What this task involves
Restate, exactly and only, the lines from the first through the line containing "two bottom lobes.".

Given data
■ ■ ■ ■ ■ ■ ■
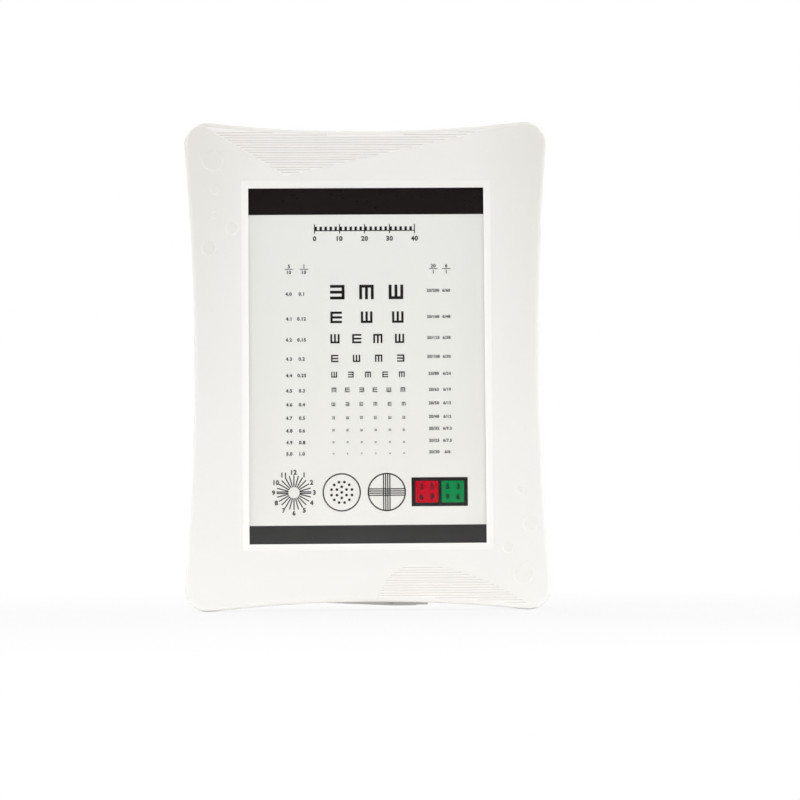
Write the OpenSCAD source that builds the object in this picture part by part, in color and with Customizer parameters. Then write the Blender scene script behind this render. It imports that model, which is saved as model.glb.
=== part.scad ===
// Illuminated near-vision chart box: a white two-part case with a back-lit film behind a clear window,
// a folding stand leg, a battery bay, a power inlet and a slide switch.
// X runs to the right, Y from the face to the back, and Z up. The case stands on its two bottom lobes.

/* [Case] */
// Width across the corner lobes
case_w = 145; // [142:1:148]
// Height across the corner lobes
case_h = 195; // [193:1:198]
// Depth from face to back
case_d = 24; // [24:0.5:25]
// How far the left and right sides draw in at the waist
side_sag = 3.9; // [3:0.1:5]
// How far the top and bottom edges draw in at mid-width
end_sag = 3.5; // [3:0.1:3.6]
// Radius of each corner lobe
corner_r = 9; // [8:0.5:10]
// Thickness of the side walls
wall = 2.2; // [2:0.1:2.4]
// Thickness of the face and of the back
skin = 2; // [1.8:0.1:2.1]
// Rounding where the face meets the sides
face_edge = 2.2; // [1.5:0.1:2.4]
// Rounding where the back meets the sides
back_edge = 3; // [2:0.5:3]
// Distance from the face back to the seam between the two shells
seam_depth = 10; // [10:0.5:10.5]

/* [Window] */
// Width of the window opening
window_w = 94; // [92:1:95]
// Height of the window opening
window_h = 142; // [140:1:143]
// Width of the sloping border round the opening
bevel_w = 2.7; // [2:0.1:3]
// Thickness of the clear pane
pane_t = 1.5; // [1.2:0.1:1.5]
// Thickness of the printed chart film
film_t = 0.3; // [0.2:0.05:0.3]
// Thickness of the diffuser
diffuser_t = 0.5; // [0.4:0.05:0.5]
// Thickness of the light guide
guide_t = 3; // [2.5:0.1:3]
// Thickness of the reflector sheet
reflector_t = 0.3; // [0.2:0.05:0.3]
// Thickness of the tray behind the light guide
tray_t = 1; // [0.8:0.1:1]

/* [Ribbed panels] */
// Distance from one groove to the next
groove_pitch = 1; // [1:0.1:1.3]
// Height of one groove
groove_w = 0.4; // [0.3:0.05:0.5]
// Depth of a groove below the floor of its panel
groove_depth = 0.3; // [0.2:0.05:0.4]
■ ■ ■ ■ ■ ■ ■
Solution to this exercise
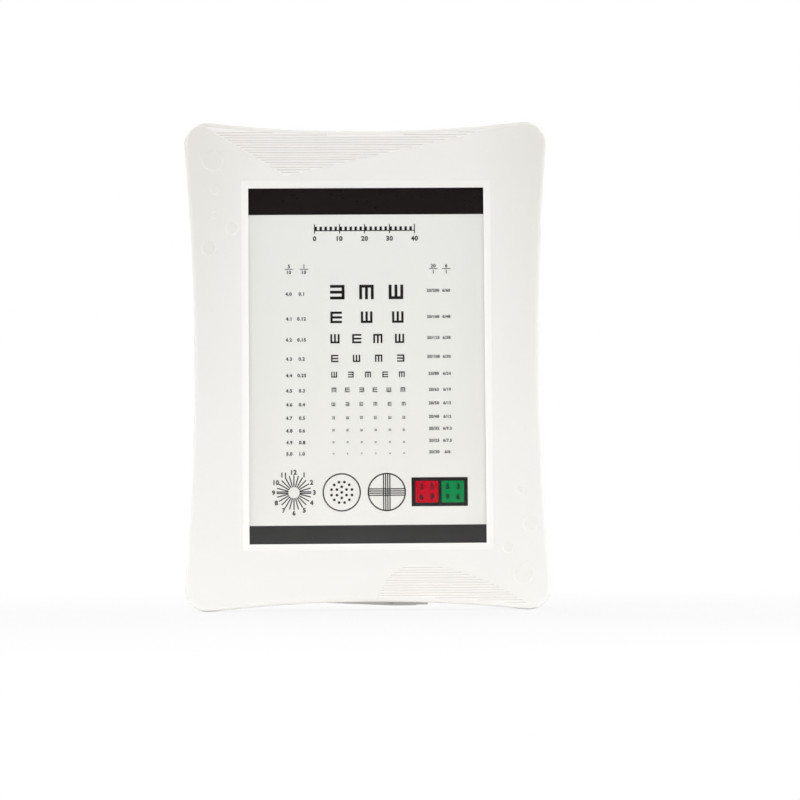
Write the OpenSCAD source that builds the object in this picture part by part, in color and with Customizer parameters. Then write the Blender scene script behind this render. It imports that model, which is saved as model.glb.
=== part.scad ===
// Illuminated near-vision chart box: a white two-part case with a back-lit film behind a clear window,
// a folding stand leg, a battery bay, a power inlet and a slide switch.
// X runs to the right, Y from the face to the back, and Z up. The case stands on its two bottom lobes.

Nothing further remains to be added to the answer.